Is dat wat in Europa gebeurt? Italië speelt drastisch paniekvoetbal, terwijl in Tenerife een struisvogelstrategie gangbaar is.
VAN DYCK. “Een eensgezind Europees beleid ontbreekt inderdaad. De situatie doet denken aan de chaos over de migratiestromen uit Syrië. Het bleef tot begin deze week onduidelijk waar Europa staat. Rijkelijk laat als je weet dat de eerste patiënt eind januari al in Parijs werd gemeld.”
Hebben we een centrale crisismanager nodig? Een rol die Piet Vanthemsche bijvoorbeeld tijdens de dioxinecrisis op zich nam.
VAN DYCK. “Om te vermijden dat vijf tegenstrijdige maatregelen en boodschappen de media overspoelen, kan een crisismanager de boodschappen stroomlijnen. Het voorbeeld van de dioxinecrisis toont daar het nut van.
“Als de crisis verergert zal ze impact hebben op het publieke leven. Je moet beslissen wat je doet met cultuur, toerisme en sport. Italië ging daarin behoorlijk ver door musea te sluiten en de voetbalcompetitie stil te leggen. Het zou dus kunnen dat we de komende weken moeten beslissen over het schrappen van de play-offs en het opschorten van de Ronde van Vlaanderen. Een keuze tussen gezondheid en economie ook. Dat kan je niet aan dokters overlaten.

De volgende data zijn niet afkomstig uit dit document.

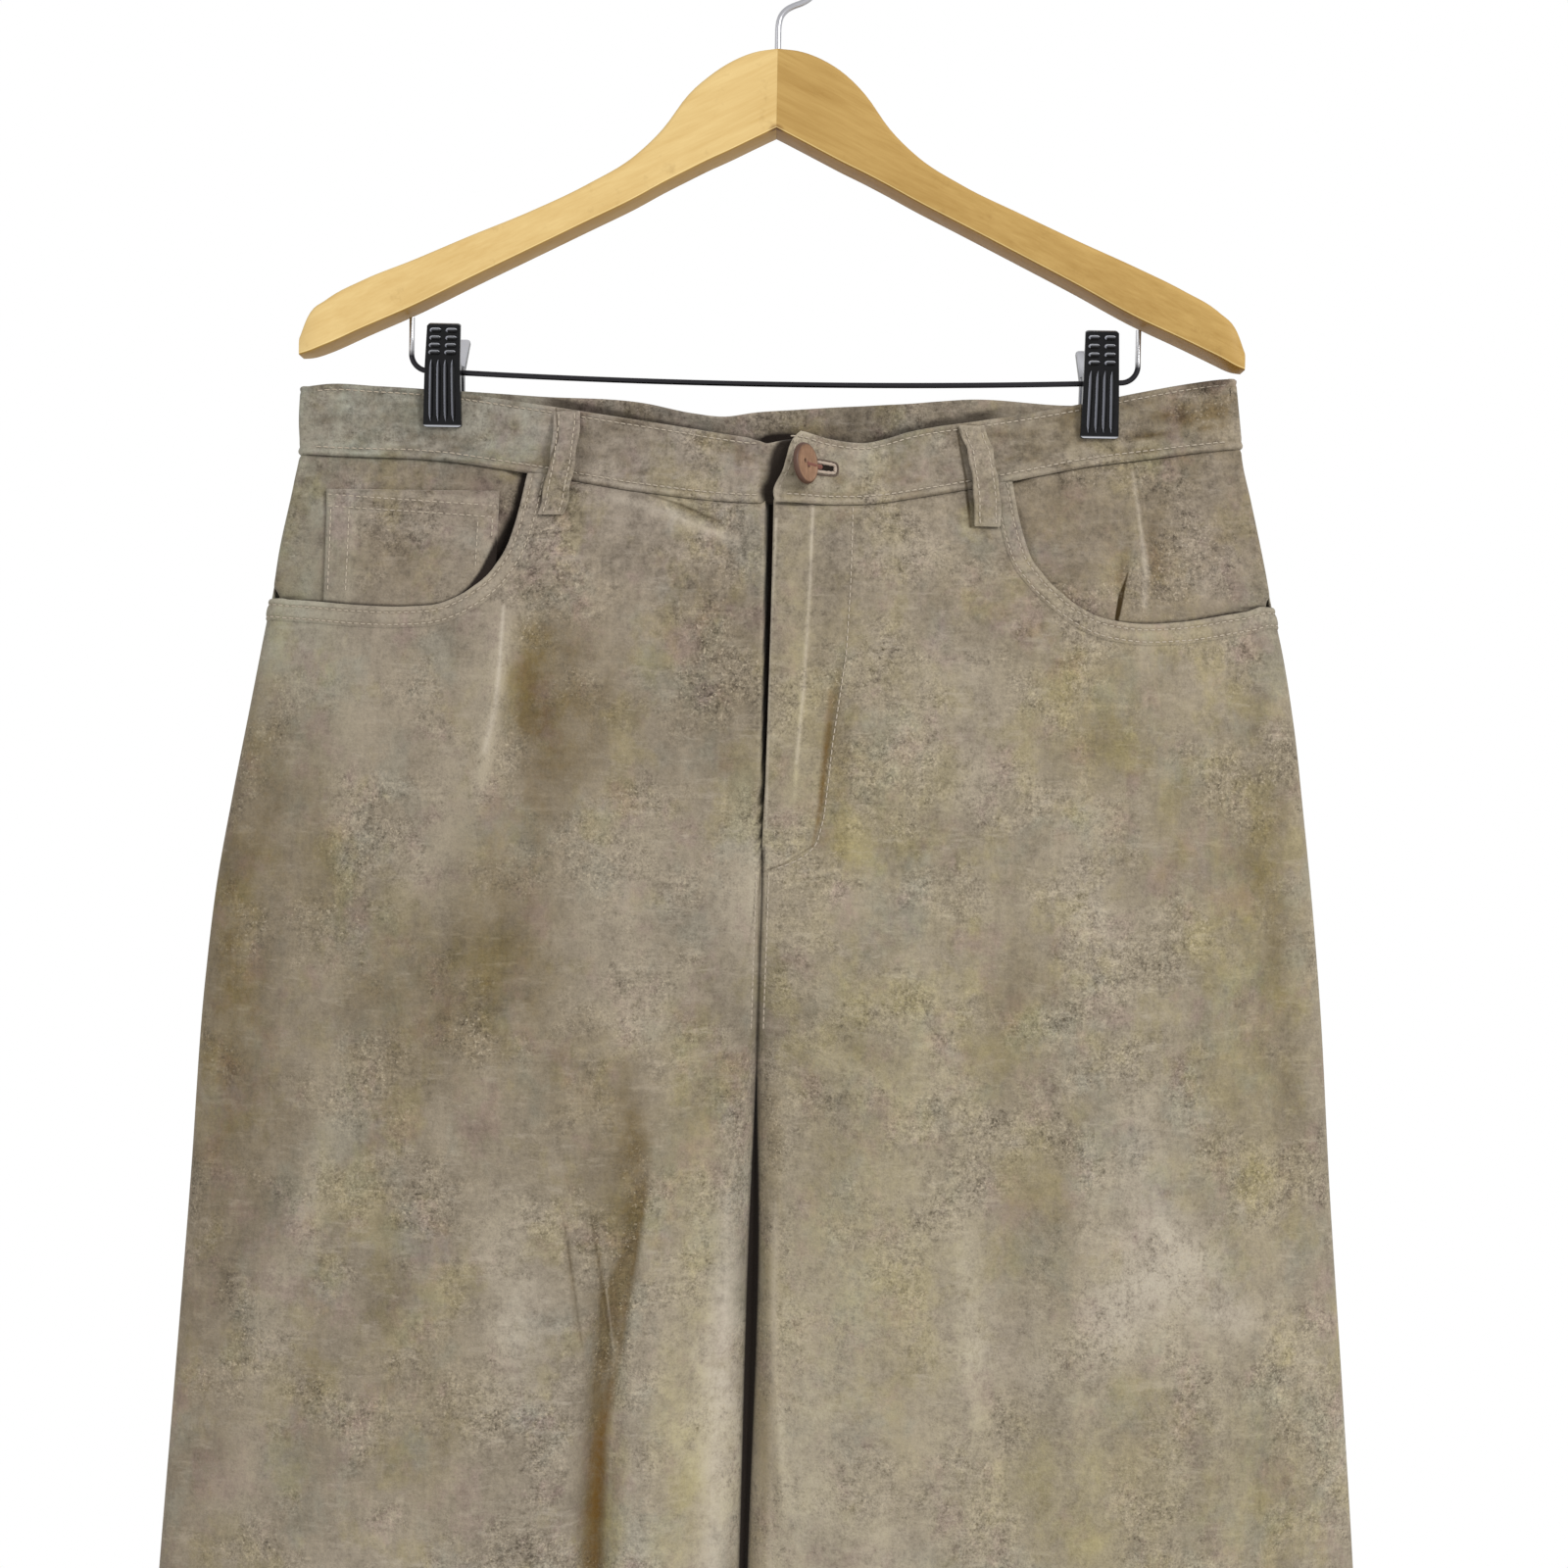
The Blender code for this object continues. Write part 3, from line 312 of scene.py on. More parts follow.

# Patches of the nap, some of them painted light and shade: place, half width, half height, lean to
# the right per mm of height, and shares of dust, gold and dark, with columns x, z, wide, tall,
# lean, dust, gold, dark
FRONT_PATCHES = (
    # Broad tones of the front, mostly painted shade darker at the top and the outer edges, and painted
    # light lower down on the right
    (-262, -520, 44, 330, 0, 0, 0, 0.58),
    (-110, -400, 110, 130, 0, 0, 0, 0.3),
    (-150, -540, 90, 70, 0, 0, 0.1, 0.2),
    (110, -320, 130, 90, 0, 0, 0, 0.27),
    (240, -470, 40, 130, 0, 0, 0, 0.2),
    (13, -259, 9, 17, 0, 0.45, 0, 0),
    (-71, -745, 7, 60, 0, 0, 0.9, 0),
    (120, -700, 130, 130, 0, 0.3, 0, 0),
    (12, -720, 26, 90, 0, 0.65, 0, 0),
    # Left half of the front
    (-127, -352, 12, 28, 0, 0.5, 0, 0),
    (-138, -408, 15, 30, 0.15, 0.5, 0, 0),
    (-152, -455, 20, 28, 0.2, 0.5, 0, 0),
    (-66, -462, 32, 42, 0, 0.45, 0, 0),
    (-110, -653, 15, 25, 0, 0.85, -0.1, 0),
    (-112, -608, 14, 18, 0, 0.5, 0, 0),
    (-213, -630, 10, 55, 0.2, 0.45, 0, 0),
    (-238, -735, 12, 50, 0.1, 0.4, 0, 0),
    (-198, -560, 12, 36, 0.1, 0.3, 0, 0),
    (-219, -295, 10, 26, 0, 0.5, -0.3, 0),
    (-228, -350, 14, 34, 0.1, 0.45, -0.3, 0),
    (-213, -312, 6, 14, 0, 0.5, 0, 0),
    (-92, -366, 20, 38, 0, 0, 0.2, 0.55),
    (-111, -356, 8, 22, 0, 0, 0.7, 0.3),
    (-121, -474, 15, 48, 0, 0, 0.2, 0.4),
    (-76, -545, 22, 26, 0.1, 0, 0.1, 0.25),
    (-155, -512, 40, 32, 0, 0, 0.1, 0.35),
    (-244, -500, 13, 60, 0, 0, 0.45, 0.3),
    (-238, -395, 12, 36, 0, 0, 0.2, 0.25),
    (-70, -600, 13, 48, 0, 0, 0.3, 0.45),
    (-34, -560, 14, 40, 0.1, 0.1, 0.5, 0),
    (-30, -640, 15, 60, 0, 0.3, 0.5, 0),
    (-34, -740, 14, 50, 0, 0.2, 0.6, 0),
    (-20, -670, 5.5, 32, 0, 0.6, -0.1, 0),
    (-10.5, -668, 5, 36, 0, 0.45, -0.3, 0),
    (-22, -725, 8, 40, 0.1, 0.5, 0.2, 0),
    (-146, -690, 24, 60, 0, 0, 0.25, 0.3),
    (-198, -700, 16, 40, 0, 0.1, 0.1, 0.2),
    (-26, -340, 22, 52, 0, 0, 0.1, 0.25),
    (-12, -452, 9, 26, 0, 0.6, 0, 0),
    (-42, -508, 28, 9, 0, 0.3, 0, 0),
    (-180, -370, 28, 26, 0, 0.2, 0, 0),
    (-205, -440, 16, 34, 0, 0, 0.3, 0.25),
    # Right half of the front
    (16, -355, 11, 72, 0.02, 0.45, 0.3, 0),
    (33, -390, 8, 42, 0, 0, 0.4, 0.4),
    (52, -335, 22, 24, 0, 0.3, 0, 0),
    (95, -362, 24, 18, 0, 0.5, -0.2, 0),
    (91, -398, 22, 16, 0, 0.4, -0.2, 0),
    (154, -370, 24, 26, 0, 0, 0.8, 0.1),
    (54, -420, 26, 24, 0, 0, 0.5, 0),
    (153, -450, 12, 46, 0, 0.4, -0.2, 0),
    (204, -428, 22, 34, 0, 0, 0.2, 0.3),
    (231, -438, 10, 30, 0, 0, 0.2, 0.4),
    (113, -514, 15, 46, 0, 0, 0.1, 0.4),
    (135, -606, 10, 40, 0, 0, 0.1, 0.4),
    (58, -518, 38, 40, 0, 0.1, 0.4, 0),
    (52, -620, 26, 60, 0, 0.15, 0.5, 0),
    (221, -478, 22, 44, 0, 0, 0.45, 0.05),
    (226, -548, 20, 50, 0, 0, 0.45, 0.1),
    (151, -727, 42, 38, 0, 0, 0.5, 0.05),
    (230, -726, 22, 50, 0, 0, 0.4, 0.1),
    (168, -568, 10, 30, 0, 0.45, -0.2, 0),
    (184, -620, 20, 26, 0, 0.9, -0.3, 0),
    (164, -648, 16, 18, 0, 0.6, -0.2, 0),
    (212, -647, 14, 13, 0, 0.6, -0.3, 0),
    (113, -664, 13, 18, 0, 0.6, -0.3, 0),
    (64, -757, 16, 20, 0, 0.5, 0, 0),
    (46, -292, 30, 10, 0, 0.35, 0, 0),
    (4, -700, 6, 90, 0, 0, 0.1, 0.3),
    # Facings, coin pocket and waistband
    (150, -262, 14, 8, 0, 0.4, 0, 0),
    (214, -298, 14, 24, 0, 0.35, -0.3, 0),
    (-141, -298, 11, 22, 0, 0.35, 0, 0),
    (-176, -304, 24, 16, 0, 0, 0.1, 0.25),
    (-128, -239, 24, 5, 0, 0.55, -0.6, 0),
    (-136, -250, 30, 5, 0, 0.1, -0.6, 0.1),
    (-189, -239, 9, 5, 0, 0.5, 0, 0),
    (-76, -246, 14, 6, 0, 0, 0, 0.3),
    (196, -232, 26, 12, 0, 0, 0.1, 0.55),
    (132, -246, 22, 12, 0, 0, 0.1, 0.25),
    (24, -262, 22, 14, 0, 0.6, 0, 0),
    # Lower legs
    (-180, -860, 34, 40, 0, 0.5, 0, 0),
    (-90, -980, 30, 60, 0, 0.3, 0, 0),
    (-220, -1060, 30, 60, 0, 0, 0.3, 0.35),
    (-130, -1180, 46, 50, 0, 0, 0.4, 0.2),
    (120, -870, 36, 36, 0, 0.5, 0, 0),
    (220, -960, 26, 60, 0, 0, 0.3, 0.3),
    (90, -1080, 40, 60, 0, 0.1, 0.4, 0.2),
    (190, -1200, 36, 44, 0, 0.45, 0, 0),
)
BACK_PATCHES = (
    (-110, -420, 50, 60, 0, 0.45, 0, 0),
    (120, -430, 54, 56, 0, 0.4, 0.2, 0),
    (0, -330, 60, 36, 0, 0, 0.2, 0.3),
    (-190, -560, 34, 60, 0, 0, 0.3, 0.35),
    (200, -600, 32, 70, 0, 0, 0.3, 0.3),
    (-130, -760, 34, 60, 0.1, 0.5, 0, 0),
    (130, -800, 30, 50, -0.1, 0.55, 0, 0),
    (-70, -960, 30, 60, 0, 0, 0.4, 0.25),
    (210, -1000, 30, 70, 0, 0, 0.4, 0.25),
    (-210, -1100, 34, 60, 0, 0.4, 0, 0),
    (90, -1160, 40, 50, 0, 0.35, 0.1, 0),
)
PATCHES = {FRONT: FRONT_PATCHES, BACK: BACK_PATCHES}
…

“In elk geval moeten de gemeenschappen en gewesten overleggen om de crisispiek die er nog zit aan te komen het hoofd te bieden; Een crisismanager lijkt mij voor een complex land als België een goed idee.”
Kunnen we iets opsteken van de aanpak in China?
VAN DYCK. “China is een centralistisch geleide dictatuur waar geen dissidentie wordt geduld. Het Chinese model kopiëren is daarom niet wenselijk, maar het is zeker nodig om de violen van mensen met verantwoordelijkheden gelijk te stemmen. Anders riskeren we een Mexicaans leger dat voor verwarring zorgt in een crisis die de dioxinecrisis toch overstijgt.”